• _Data_
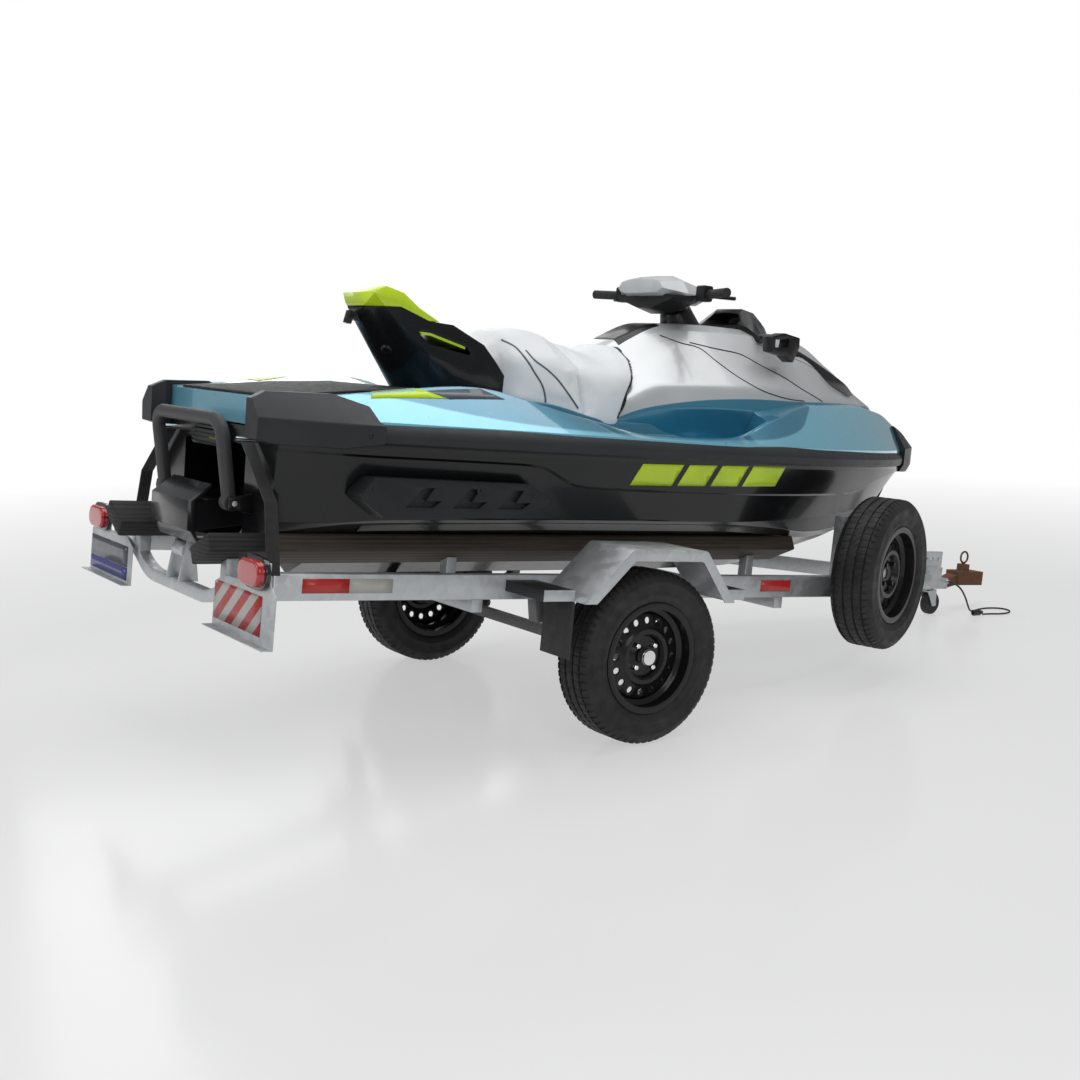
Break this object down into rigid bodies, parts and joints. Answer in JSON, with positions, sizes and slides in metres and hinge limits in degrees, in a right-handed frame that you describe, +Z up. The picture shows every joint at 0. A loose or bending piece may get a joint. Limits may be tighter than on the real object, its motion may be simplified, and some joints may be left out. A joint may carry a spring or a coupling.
{
  "type": "personal watercraft on trailer",
  "caption": "Sit-down personal watercraft with steerable jet pump, lying on a galvanised single-axle road trailer with side spare wheel.",
  "frame": {"origin": "on the floor, under the centre of the whole object's bounding box", "axes": "+X towards the bow and the coupler, +Y to port, +Z up"},
  "size_m": [4.032, 1.592, 1.5183],
  "materials": {
    "hull_black": "gloss",
    "deck_teal": "metallic gloss",
    "bumper_grey": "satin",
    "fin_grey": "satin",
    "deck_mat": "ribbed foam",
    "seat_vinyl": "soft vinyl",
    "tail_black": "gloss",
    "tail_lime": "gloss",
    "body_silver": "metallic silver",
    "trim_black": "satin",
    "bar_black": "satin",
    "pod_grey": "satin",
    "grip_rubber": "ribbed",
    "engine_iron": "matte",
    "pump_aluminium": "cast",
    "pump_black": "gloss",
    "impeller_steel": "polished",
    "gate_grey": "satin",
    "step_tube": "textured powder coat",
    "galvanised": "hot dip galvanised",
    "axle_steel": "galvanised, dull",
    "tyre_rubber": "matte",
    "wheel_black": "gloss",
    "flap_rubber": "matte",
    "lamp_red": "clear red",
    "bunk_pad": "ribbed",
    "coupler_rust": "rusty",
    "caster_rubber": "matte",
    "strap_webbing": "woven",
    "lead_rubber": "matte",
    "plug_plastic": "satin"
  },
  "bodies": {
    "frame_and_hull": {"hull": "hull_black", "deck": "deck_teal", "bumper_left": "bumper_grey", "bumper_right": "bumper_grey", "bow_cap": "bumper_grey", "sponson_left": "fin_grey", "sponson_right": "fin_grey", "rear_mat": "deck_mat", "seat_front": "seat_vinyl", "seat_rear": "seat_vinyl", "tail_fairing": "tail_black", "tail_cap": "tail_lime", "console": "body_silver", "steering_cone": "trim_black", "engine_block": "engine_iron", "pump_housing": "pump_black", "ride_plate": "pump_aluminium", "rail_left": "galvanised", "rail_right": "galvanised", "arm_left": "galvanised", "arm_right": "galvanised", "rear_crossmember": "galvanised", "cross_mid": "galvanised", "cross_front": "galvanised", "drawbar": "galvanised", "coupler": "coupler_rust", "axle_beam": "axle_steel", "spring_left": "axle_steel", "spring_right": "axle_steel", "fender_left": "galvanised", "fender_right": "galvanised", "mudflaps": "flap_rubber", "lamp_boards": "galvanised", "lamps": "lamp_red", "bunk_left": "bunk_pad", "bunk_right": "bunk_pad", "keel_roller": "galvanised", "spare_post": "galvanised", "spare_rim": "wheel_black", "spare_tyre": "tyre_rubber", "straps": "strap_webbing", "lead": "lead_rubber", "lead_plug": "plug_plastic"},
    "wheel_left": {"tyre_left": "tyre_rubber", "rim_left": "wheel_black"},
    "wheel_right": {"tyre_right": "tyre_rubber", "rim_right": "wheel_black"},
    "caster_swivel_fork": {"caster_fork": "galvanised"},
    "caster_roller": {"caster_wheel": "caster_rubber"},
    "steering_bars": {"handlebar": "bar_black", "bar_pod": "pod_grey", "grips": "grip_rubber"},
    "jet_nozzle": {"steering_nozzle": "pump_black"},
    "reverse_bucket": {"reverse_gate": "gate_grey"},
    "pump_rotor": {"impeller": "impeller_steel"},
    "step_loop": {"boarding_step": "step_tube"},
    "front_hood": {"hood": "body_silver", "hood_cowl": "trim_black"},
    "glovebox": {"glovebox_lid": "trim_black"}
  },
  "joints": [
    {"name": "wheel_left_spin", "type": "hinge", "parent": "frame_and_hull", "child": "wheel_left", "pos_m": [-0.65294, 0.666, 0.284], "axis": [0, 1, 0], "continuous": true},
    {"name": "wheel_right_spin", "type": "hinge", "parent": "frame_and_hull", "child": "wheel_right", "pos_m": [-0.65294, -0.666, 0.284], "axis": [0, 1, 0], "continuous": true},
    {"name": "caster_swivel", "type": "hinge", "parent": "frame_and_hull", "child": "caster_swivel_fork", "pos_m": [1.63483, 0, 0.12], "axis": [0, 0, 1], "continuous": true},
    {"name": "caster_spin", "type": "hinge", "parent": "caster_swivel_fork", "child": "caster_roller", "pos_m": [1.66083, 0, 0.052], "axis": [0, 1, 0], "continuous": true},
    {"name": "steering", "type": "hinge", "parent": "frame_and_hull", "child": "steering_bars", "pos_m": [0.0926, 0, 1.31539], "axis": [-0.331, 0, 0.9436], "range_deg": [-24, 24]},
    {"name": "nozzle_turn", "type": "hinge", "parent": "frame_and_hull", "child": "jet_nozzle", "pos_m": [-1.76524, 0, 0.77128], "axis": [0.0988, 0, 0.9951], "range_deg": [-22, 22]},
    {"name": "reverse_gate_lift", "type": "hinge", "parent": "frame_and_hull", "child": "reverse_bucket", "pos_m": [-1.76027, 0, 0.77078], "axis": [0, 1, 0], "range_deg": [0, 55]},
    {"name": "impeller_spin", "type": "hinge", "parent": "frame_and_hull", "child": "pump_rotor", "pos_m": [-1.6309, 0, 0.75794], "axis": [0.9951, 0, -0.0988], "continuous": true},
    {"name": "boarding_step_fold", "type": "hinge", "parent": "frame_and_hull", "child": "step_loop", "pos_m": [-1.87226, 0, 0.83717], "axis": [0, -1, 0], "range_deg": [0, 115]},
    {"name": "hood_lift", "type": "hinge", "parent": "frame_and_hull", "child": "front_hood", "pos_m": [0.29499, 0, 1.31941], "axis": [0, -1, 0], "range_deg": [0, 45]},
    {"name": "glovebox_lift", "type": "hinge", "parent": "frame_and_hull", "child": "glovebox", "pos_m": [-0.09667, 0, 1.34222], "axis": [0, 1, 0], "range_deg": [0, 55]}
  ],
  "couplings": [
    {"joint": "nozzle_turn", "follows": "steering", "ratio": -0.9}
  ]
}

• _The exercise_
Hand back the material above in full, exactly as written.

• _Answer to this exercise_
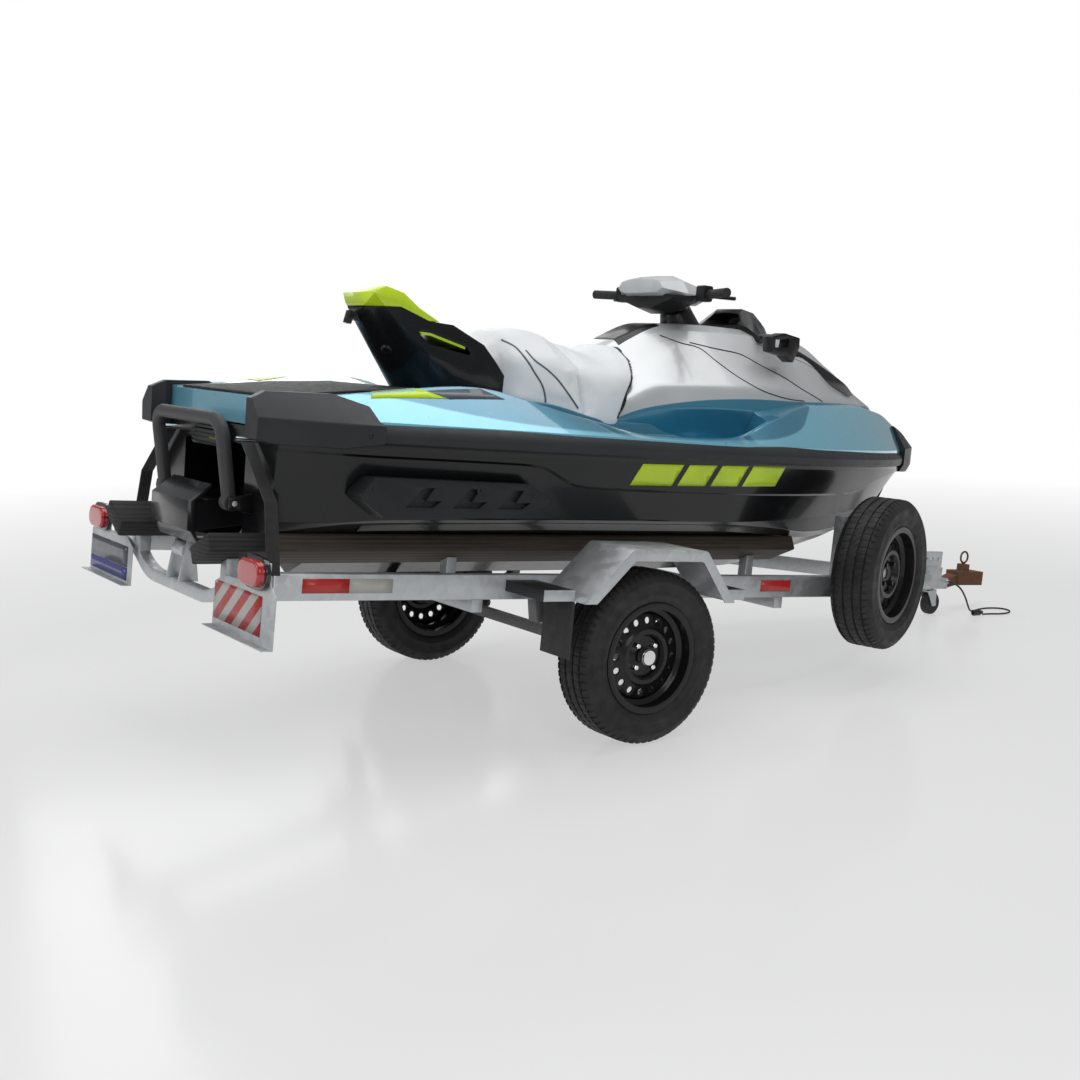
Break this object down into rigid bodies, parts and joints. Answer in JSON, with positions, sizes and slides in metres and hinge limits in degrees, in a right-handed frame that you describe, +Z up. The picture shows every joint at 0. A loose or bending piece may get a joint. Limits may be tighter than on the real object, its motion may be simplified, and some joints may be left out. A joint may carry a spring or a coupling.
{
  "type": "personal watercraft on trailer",
  "caption": "Sit-down personal watercraft with steerable jet pump, lying on a galvanised single-axle road trailer with side spare wheel.",
  "frame": {"origin": "on the floor, under the centre of the whole object's bounding box", "axes": "+X towards the bow and the coupler, +Y to port, +Z up"},
  "size_m": [4.032, 1.592, 1.5183],
  "materials": {
    "hull_black": "gloss",
    "deck_teal": "metallic gloss",
    "bumper_grey": "satin",
    "fin_grey": "satin",
    "deck_mat": "ribbed foam",
    "seat_vinyl": "soft vinyl",
    "tail_black": "gloss",
    "tail_lime": "gloss",
    "body_silver": "metallic silver",
    "trim_black": "satin",
    "bar_black": "satin",
    "pod_grey": "satin",
    "grip_rubber": "ribbed",
    "engine_iron": "matte",
    "pump_aluminium": "cast",
    "pump_black": "gloss",
    "impeller_steel": "polished",
    "gate_grey": "satin",
    "step_tube": "textured powder coat",
    "galvanised": "hot dip galvanised",
    "axle_steel": "galvanised, dull",
    "tyre_rubber": "matte",
    "wheel_black": "gloss",
    "flap_rubber": "matte",
    "lamp_red": "clear red",
    "bunk_pad": "ribbed",
    "coupler_rust": "rusty",
    "caster_rubber": "matte",
    "strap_webbing": "woven",
    "lead_rubber": "matte",
    "plug_plastic": "satin"
  },
  "bodies": {
    "frame_and_hull": {"hull": "hull_black", "deck": "deck_teal", "bumper_left": "bumper_grey", "bumper_right": "bumper_grey", "bow_cap": "bumper_grey", "sponson_left": "fin_grey", "sponson_right": "fin_grey", "rear_mat": "deck_mat", "seat_front": "seat_vinyl", "seat_rear": "seat_vinyl", "tail_fairing": "tail_black", "tail_cap": "tail_lime", "console": "body_silver", "steering_cone": "trim_black", "engine_block": "engine_iron", "pump_housing": "pump_black", "ride_plate": "pump_aluminium", "rail_left": "galvanised", "rail_right": "galvanised", "arm_left": "galvanised", "arm_right": "galvanised", "rear_crossmember": "galvanised", "cross_mid": "galvanised", "cross_front": "galvanised", "drawbar": "galvanised", "coupler": "coupler_rust", "axle_beam": "axle_steel", "spring_left": "axle_steel", "spring_right": "axle_steel", "fender_left": "galvanised", "fender_right": "galvanised", "mudflaps": "flap_rubber", "lamp_boards": "galvanised", "lamps": "lamp_red", "bunk_left": "bunk_pad", "bunk_right": "bunk_pad", "keel_roller": "galvanised", "spare_post": "galvanised", "spare_rim": "wheel_black", "spare_tyre": "tyre_rubber", "straps": "strap_webbing", "lead": "lead_rubber", "lead_plug": "plug_plastic"},
    "wheel_left": {"tyre_left": "tyre_rubber", "rim_left": "wheel_black"},
    "wheel_right": {"tyre_right": "tyre_rubber", "rim_right": "wheel_black"},
    "caster_swivel_fork": {"caster_fork": "galvanised"},
    "caster_roller": {"caster_wheel": "caster_rubber"},
    "steering_bars": {"handlebar": "bar_black", "bar_pod": "pod_grey", "grips": "grip_rubber"},
    "jet_nozzle": {"steering_nozzle": "pump_black"},
    "reverse_bucket": {"reverse_gate": "gate_grey"},
    "pump_rotor": {"impeller": "impeller_steel"},
    "step_loop": {"boarding_step": "step_tube"},
    "front_hood": {"hood": "body_silver", "hood_cowl": "trim_black"},
    "glovebox": {"glovebox_lid": "trim_black"}
  },
  "joints": [
    {"name": "wheel_left_spin", "type": "hinge", "parent": "frame_and_hull", "child": "wheel_left", "pos_m": [-0.65294, 0.666, 0.284], "axis": [0, 1, 0], "continuous": true},
    {"name": "wheel_right_spin", "type": "hinge", "parent": "frame_and_hull", "child": "wheel_right", "pos_m": [-0.65294, -0.666, 0.284], "axis": [0, 1, 0], "continuous": true},
    {"name": "caster_swivel", "type": "hinge", "parent": "frame_and_hull", "child": "caster_swivel_fork", "pos_m": [1.63483, 0, 0.12], "axis": [0, 0, 1], "continuous": true},
    {"name": "caster_spin", "type": "hinge", "parent": "caster_swivel_fork", "child": "caster_roller", "pos_m": [1.66083, 0, 0.052], "axis": [0, 1, 0], "continuous": true},
    {"name": "steering", "type": "hinge", "parent": "frame_and_hull", "child": "steering_bars", "pos_m": [0.0926, 0, 1.31539], "axis": [-0.331, 0, 0.9436], "range_deg": [-24, 24]},
    {"name": "nozzle_turn", "type": "hinge", "parent": "frame_and_hull", "child": "jet_nozzle", "pos_m": [-1.76524, 0, 0.77128], "axis": [0.0988, 0, 0.9951], "range_deg": [-22, 22]},
    {"name": "reverse_gate_lift", "type": "hinge", "parent": "frame_and_hull", "child": "reverse_bucket", "pos_m": [-1.76027, 0, 0.77078], "axis": [0, 1, 0], "range_deg": [0, 55]},
    {"name": "impeller_spin", "type": "hinge", "parent": "frame_and_hull", "child": "pump_rotor", "pos_m": [-1.6309, 0, 0.75794], "axis": [0.9951, 0, -0.0988], "continuous": true},
    {"name": "boarding_step_fold", "type": "hinge", "parent": "frame_and_hull", "child": "step_loop", "pos_m": [-1.87226, 0, 0.83717], "axis": [0, -1, 0], "range_deg": [0, 115]},
    {"name": "hood_lift", "type": "hinge", "parent": "frame_and_hull", "child": "front_hood", "pos_m": [0.29499, 0, 1.31941], "axis": [0, -1, 0], "range_deg": [0, 45]},
    {"name": "glovebox_lift", "type": "hinge", "parent": "frame_and_hull", "child": "glovebox", "pos_m": [-0.09667, 0, 1.34222], "axis": [0, 1, 0], "range_deg": [0, 55]}
  ],
  "couplings": [
    {"joint": "nozzle_turn", "follows": "steering", "ratio": -0.9}
  ]
}